During Tuesday’s session, the police maintained that technology is getting better at handling false positives, citing last year’s figures from the South Wales Police which showed scans of over 819,000 faces with zero errors.

“We’re on our third algorithm update from the provider at the moment, and certainly the number of false alerts has gone right down,” says Lindsey Chiswick, director of intelligence at the Metropolitan Police Service. “We’ve had two false alerts. That’s well below what the National Physical Laboratory put forward as what to expect. It’s extraordinarily accurate.”

The deployment of live facial recognition has also brought questions about its proportionality and lawfulness.

“This is surveillance at scale remotely that is possible across an entire nation in real time,” says Karen Yeung, interdisciplinary professorial fellow in law, ethics and informatics at the Birmingham Law School & School of Computer Science.

“It’s a very powerful technology. The capacity to scale up is readily malleable once the infrastructure is in place,” she says.

Police officials, however, note that the infrastructure still doesn’t allow for all-encompassing surveillance. An important feature of police facial recognition use is the human in the loop: Police officers can receive an alert from the system about a person but the rest of their work will look like regular policing, in that they will approach the person and ask for identification, explains the Met Police’s Chiswick.
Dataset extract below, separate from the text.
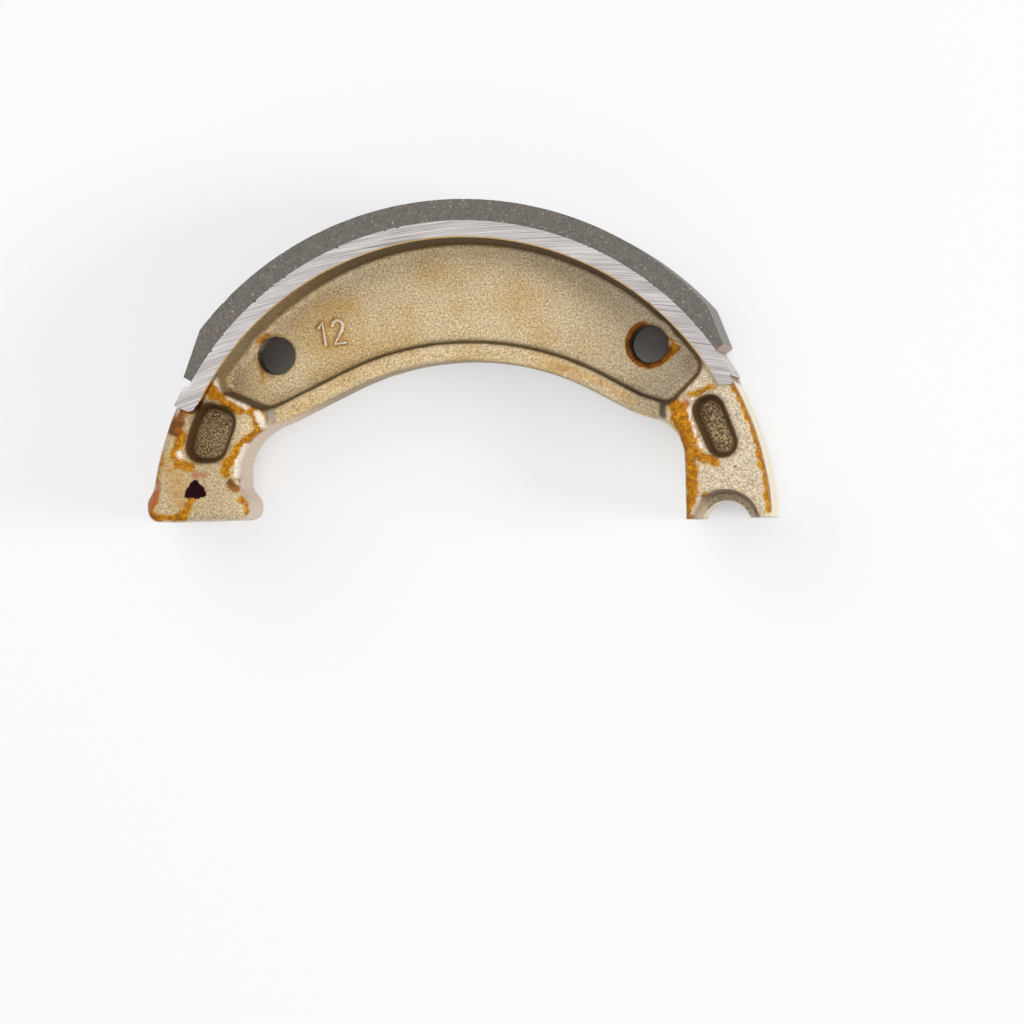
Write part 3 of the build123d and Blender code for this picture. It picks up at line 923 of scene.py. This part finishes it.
def bare_tone(nodes, radius, blotches, on_side):
    """Milled metal with fine arcs from a large cutter, and varnish along the rim's inner edge."""
    reach, turn = nodes.radius_about(*SCRATCH_CENTRE)
    along = nodes.vector(nodes.times(reach, 5.0), nodes.times(turn, 14.0), 0.0)
    scratches = nodes.noise(1.0, 3.0, along, 0.6)
    wide = nodes.vector(nodes.times(reach, 2.2), nodes.times(turn, 8.0), 3.0)
    deep = nodes.noise(1.0, 1.0, wide)
    bare = nodes.mix(nodes.ramp(scratches, 0.3, 0.7), BARE_DARK, BARE_PALE)
    bare = nodes.mix(nodes.ramp(deep, 0.36, 0.30, 0.0, 0.55), bare, BARE_SCORE)
    rim_edge = nodes.ramp(nodes.math("ADD", radius, nodes.times(blotches, 0.3)), 48.95, 48.75)
    bare = nodes.mix(nodes.times(nodes.times(rim_edge, on_side), 0.8), bare, RIM_EDGE_TONE)
    return bare, scratches


def machined_faces(nodes, radius):
    """How far each place is milled: on the side faces alone, and on them, the table and the split."""
    height = nodes.math("ABSOLUTE", nodes.z)
    split = nodes.ramp(nodes.y, SPLIT_FACE + 0.06, SPLIT_FACE + 0.02)
    on_side = nodes.ramp(height, HALF_WIDTH - 0.05, HALF_WIDTH - 0.02)
    above_ends = nodes.ramp(nodes.y, 20.0, 22.0)
    on_table = nodes.times(nodes.ramp(radius, TABLE_RADIUS - 0.1, TABLE_RADIUS - 0.05), above_ends)
    return on_side, nodes.larger(nodes.larger(on_side, on_table), split)


def casting_material():
    nodes = SurfaceNodes("cast_skin")
    grain = nodes.noise(GRAIN_SCALE, 4.0, roughness=0.75)
    fine = nodes.noise(FINE_SCALE, 2.0, roughness=0.7)
    blotches = nodes.noise(BLOTCH_SCALE, 3.0)

    tone = skin_tone(nodes, grain, fine)
    tone = with_painted_light_on_outer_walls(nodes, tone, grain)
    tone, varnished = with_stains(nodes, tone, fine, blotches)
    tone = with_painted_shade(nodes, tone)
    ink = ink_mark(nodes)
    tone = nodes.mix(ink, tone, INK)
    radius, _ = nodes.radius_about(-DRUM_OFFSET, 0.0)
    on_side, machined = machined_faces(nodes, radius)
    bare, scratches = bare_tone(nodes, radius, blotches, on_side)
    nodes.put(nodes.surface.inputs["Base Color"], nodes.mix(machined, tone, bare))

    cast = nodes.math("SUBTRACT", 1.0, machined)
    stained = nodes.times(varnished, cast)
    metallic = nodes.larger(nodes.ramp(machined, 0.0, 1.0, 0.5, 0.85), nodes.times(stained, 0.95))
    nodes.put(nodes.surface.inputs["Metallic"], nodes.larger(metallic, ink))
    rough = nodes.ramp(grain, 0.3, 0.7, 0.62, 0.46)
    rough = nodes.math("SUBTRACT", rough, nodes.times(stained, 0.14))
    nodes.put(nodes.surface.inputs["Roughness"], nodes.math("MULTIPLY_ADD", machined, -0.12, rough))
    skin_height = nodes.math("MULTIPLY_ADD", fine, 0.6, grain)
    cut_height = nodes.times(machined, nodes.times(scratches, 0.25))
    relief = nodes.math("MULTIPLY_ADD", cast, skin_height, cut_height)
    nodes.put(nodes.surface.inputs["Normal"], nodes.bump(relief, SKIN_RELIEF))
    return nodes.material


# The lining's material

LINING_DARK = (0.115, 0.098, 0.085)
LINING_PALE = (0.20, 0.175, 0.155)
LINING_PATCH = (0.16, 0.145, 0.13)
LINING_SPECK = (0.60, 0.54, 0.45)
LINING_PIT = (0.03, 0.025, 0.02)
LINING_END = (0.42, 0.28, 0.22)
LINING_END_TURN = 34
LINING_RELIEF = 0.12


def lining_material():
    nodes = SurfaceNodes("friction_block")
    grain = nodes.noise(2.2, 4.0, roughness=0.6)
    fine = nodes.noise(6.0, 1.0)
    patches = nodes.noise(0.25, 2.0)
    tone = nodes.mix(nodes.ramp(grain, 0.3, 0.7), LINING_DARK, LINING_PALE)
    tone = nodes.mix(nodes.ramp(patches, 0.3, 0.7, 0.0, 0.35), tone, LINING_PATCH)
    specks = nodes.noise(2.9, 0.0)
    tone = nodes.mix(nodes.ramp(specks, 0.76, 0.80, 0.0, 0.8), tone, LINING_SPECK)
    pits = nodes.noise(2.4, 0.0, place=nodes.vector(nodes.y, nodes.z, nodes.x))
    tone = nodes.mix(nodes.ramp(pits, 0.24, 0.20, 0.0, 0.8), tone, LINING_PIT)
    _, turn = nodes.radius_about(-DRUM_OFFSET, 0.0)
    before = math.radians(LINING_END_TURN + 0.05)
    after = math.radians(LINING_END_TURN - 0.05)
    tone = nodes.mix(nodes.times(nodes.ramp(turn, before, after), 0.8), tone, LINING_END)
    nodes.put(nodes.surface.inputs["Base Color"], tone)

    ground = nodes.ramp(nodes.math("ABSOLUTE", nodes.z), HALF_WIDTH - 0.05, HALF_WIDTH - 0.15)
    rough = nodes.ramp(fine, 0.3, 0.7, 0.72, 0.86)
    nodes.put(nodes.surface.inputs["Roughness"], nodes.math("MULTIPLY_ADD", ground, -0.30, rough))
    relief = nodes.math("MULTIPLY_ADD", fine, 0.4, grain)
    nodes.put(nodes.surface.inputs["Normal"], nodes.bump(relief, LINING_RELIEF))
    return nodes.material


add_camera()
add_floor()
add_world()
add_lamps()
add_casting()
add_lining()
add_digits()

bpy.context.scene.view_settings.view_transform = "Standard"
“When we look at public surveys we’re seeing between 60 and 80 percent of the public here are actually supportive of law enforcement using the technology,” she adds.
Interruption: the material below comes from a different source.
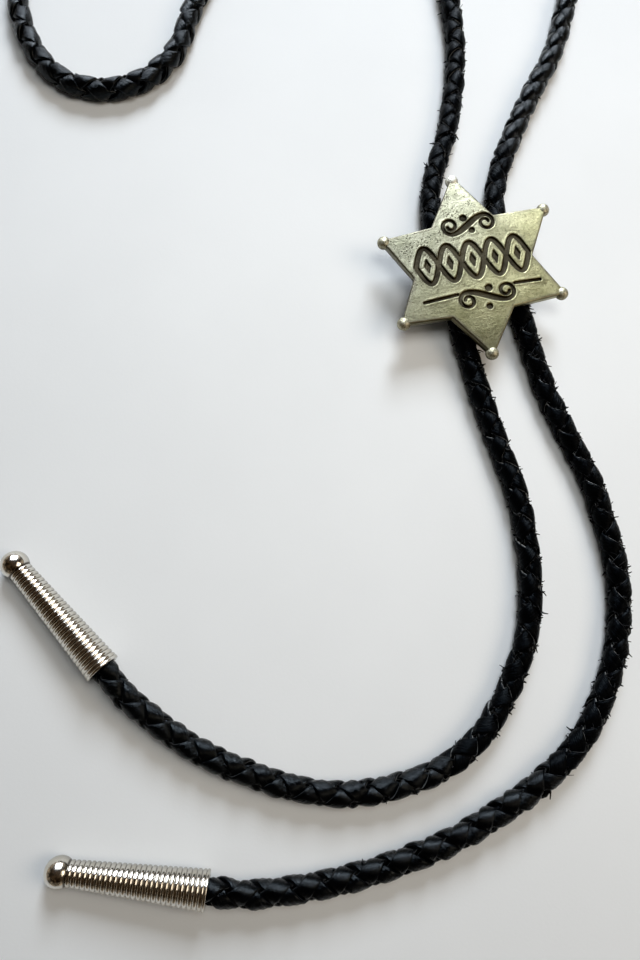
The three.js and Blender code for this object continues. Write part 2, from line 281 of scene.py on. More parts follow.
def make_cord():
    """The braid: two laces that turn one way and two the other, each a tube of rings.

    Returns the piece, the laces' edges for the fibres, and which faces are matt.
    """
    rng = np.random.default_rng(11)
    s, line = CORD_S, CORD_LINE
    n = len(s)
    tangent = unit(np.gradient(line, axis=0))
    side = unit(np.cross([0, 0, 1], tangent))
    up = np.cross(tangent, side)
    worn = wear_along(s)
    full = fullness_along(s)
    round_lace = np.clip((full - 1) / RIGHT_FULLNESS, 0, 1)
    turn = 2 * math.pi * s / BRAID_LAY
    drift = math.radians(45) + wander(n, 130, 0.35, rng)
    u, v = section_shape()
    sides = len(u)
    points, faces, lace, edge, wear, matt, edges = [], [], [], [], [], [], []
    for strand in range(4):
        way = 1 if strand < 2 else -1
        base = math.pi * (strand % 2)
        weave = np.tanh(LACE_DIVE * way * np.cos(2 * turn)) / math.tanh(LACE_DIVE)
        angle = way * turn + base + drift + wander(n, 9, 0.07, rng) * worn
        radius = (LACE_MIDDLE * full + LACE_WEAVE * (1 - 0.2 * worn + 0.25 * round_lace) * weave
                  + wander(n, 12, 0.05, rng) * (0.4 + worn) + wander(n, 4, 0.04, rng) * worn)
        out = np.cos(angle)[:, None] * side + np.sin(angle)[:, None] * up
        centre = line + radius[:, None] * out
        heading = unit(np.gradient(centre, axis=0))
        normal = unit(out - (out * heading).sum(1, keepdims=True) * heading)
        across = np.cross(heading, normal)
        width = LACE_WIDTH / 2 * full * (1 + wander(n, 15, 0.06, rng)
                                         + wander(n, 3, 0.05, rng) * worn
                                         + wander(n, 1.6, 0.05, rng) * worn)
        lean = wander(n, 14, 0.16, rng) + wander(n, 5, 0.08, rng) * worn
        du = width[:, None] * u[None, :]
        cup = LACE_CUP + ROUND_CUP * round_lace
        dv = LACE_THICKNESS / 2 * v[None, :] - cup[:, None] * du ** 2 + lean[:, None] * du
        ring = (centre[:, None, :] + du[..., None] * across[:, None, :]
                + dv[..., None] * normal[:, None, :])
        height, soft = ring[..., 2], FLOOR_CLEAR + FLOOR_FADE
        pressed = FLOOR_CLEAR + FLOOR_FADE * np.exp((height - soft) / FLOOR_FADE)
        ring[..., 2] = np.where(height < soft, pressed, height)
        start = len(points) * n * sides
        points.append(ring.reshape(-1, 3))
        faces.append(grid_faces(n, sides, True, start)[:, ::-1])
        caps = np.array([np.arange(sides), ((n - 1) * sides + np.arange(sides))[::-1]])
        faces.append(caps + start)
        along = np.repeat(s[:, None], sides, 1)
        own = np.full_like(du, LACE_APART * strand)
        lace.append(np.stack([along, du, own], -1).reshape(-1, 3))
        cut = np.isin(np.arange(sides), CUT_EDGES) * CUT_PALE_AND_HIGHLIGHT[way]
        edge.append(np.tile(cut, (n, 1)).ravel())
        wear.append(np.repeat(worn, sides))
        matt.append(np.repeat(matt_rows(weave, worn)[:-1], sides))
        matt.append(np.zeros(len(caps), bool))
        for corner, outward in zip(CUT_EDGES, (across, -across)):
            edges.append((ring[:, corner], unit(ring[:, corner] - line), weave, outward))
    piece = make_piece("cord_braid", np.vstack(points) * MM, faces,
                       {"lace": np.vstack(lace), "edge": np.concatenate(edge),
                        "worn": np.concatenate(wear)})
    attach(piece, "root")
    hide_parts("cord")
    return piece, edges, np.concatenate(matt)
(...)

The legal conundrum of live facial recognition

There is still no specific legislation that covers the use of live facial recognition. Instead, police forces such as the Met Police use a legal mandate that relies on the common law as the primary law. Their work is defined by a complex patchwork of regulation from technology deployment and oversight bodies and commissioners, says Chiswick.

Receiving a notification about a match is one thing; turning it into a lawful apprehension, however, may be another legal question, says Yeung.

“The police are really going to struggle in making those lawful and proportionate decisions in specific contexts,” Yeung says. “I think we do need a legislative framework that makes that much more straightforward.”

The Justice and Home Affairs Committee inquiry is part of a wider examination of advanced algorithmic tools in law enforcement in England and Wales. The Tuesday probe is a follow-up on the Committee’s 2022 report, Technology rules? The advent of new technologies in the justice system.

Meanwhile, other legal experts in the UK have also been questioning police deployment of live facial recognition.

In a new paper published in the Modern Law Review, Daragh Murray, senior lecturer at Queen Mary University London School of Law, argues that legal courts should acknowledge the intrusiveness of live facial recognition compared to other police surveillance methods. The law should also establish an explicit statutory basis for the technology.

“Understanding how a surveillance-related chilling effect impacts on human rights protections is complex, and the police use of Real-time Facial Recognition technology presents a challenge unlike any previously addressed by human rights law,” Murray writes.